What kinds of Experiments are Performed on Primates?
Searches within the NIH CRISP system revealed some common areas of experimentation that utilize primates. These areas of experimentation were examined in macaque monkeys, and baboons, the two most commonly used species of primates (these statistics are contained in Appendix K). Taken together these two species account for 1171 (82%) of the total 1422 for all primate species. Therefore these two species will be used to exemplify the types of experimentation in which primates are utilized.
CRISP searches for macaque monkeys reveal 15 experiments that study heart disease, and 34 that study cancer.
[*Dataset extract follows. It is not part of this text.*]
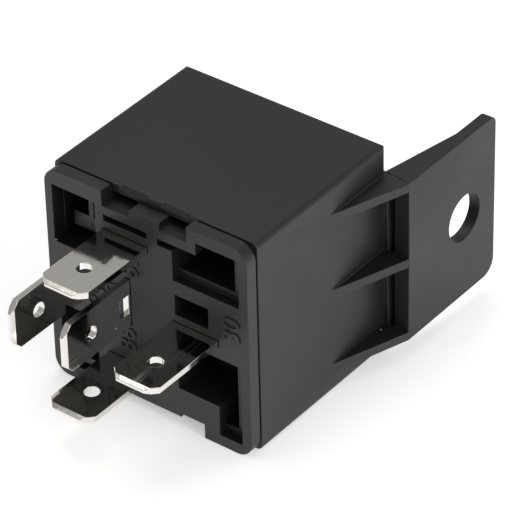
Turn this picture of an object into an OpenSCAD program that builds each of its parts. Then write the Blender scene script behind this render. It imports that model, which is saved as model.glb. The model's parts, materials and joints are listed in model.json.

However, this same system contains 116 projects that study alcohol and addictive drugs in macaques, 58 that study neurobiology, and 158 that study neural information processing in macaques. Another 19 projects study macaque sex and an additional 10 examine reproduction in macaques. It appears that the NIH is more interested in getting primates drunk or stoned and showing them a good time, than in curing real diseases.
Similarly, baboons show up in only 6 projects examining the heart and examining cancer. However 12 baboon studies alcohol and drugs, 18 study stress, and 10 study behavior tests.
The CRISP system shows 1171 studies using macaques or baboons. Only 5% of these studies examine heart disease or cancer -- two key conditions that kill many humans every year. While 69% of these studies look at areas that do not directly correlate to diseases like behavior tests, memory, reproduction, sex, and learning. Clearly the main focus of primate research is NOT curing human disease.
Specific examples of experiments from several facilities are listed in Appendix L. These protocols provide details of what happens to primates during experimentation in U.S. labs. The use of food and water deprivation is common in primate experimentation as are confinement to restraint chairs, electric shock and other highly invasive procedures.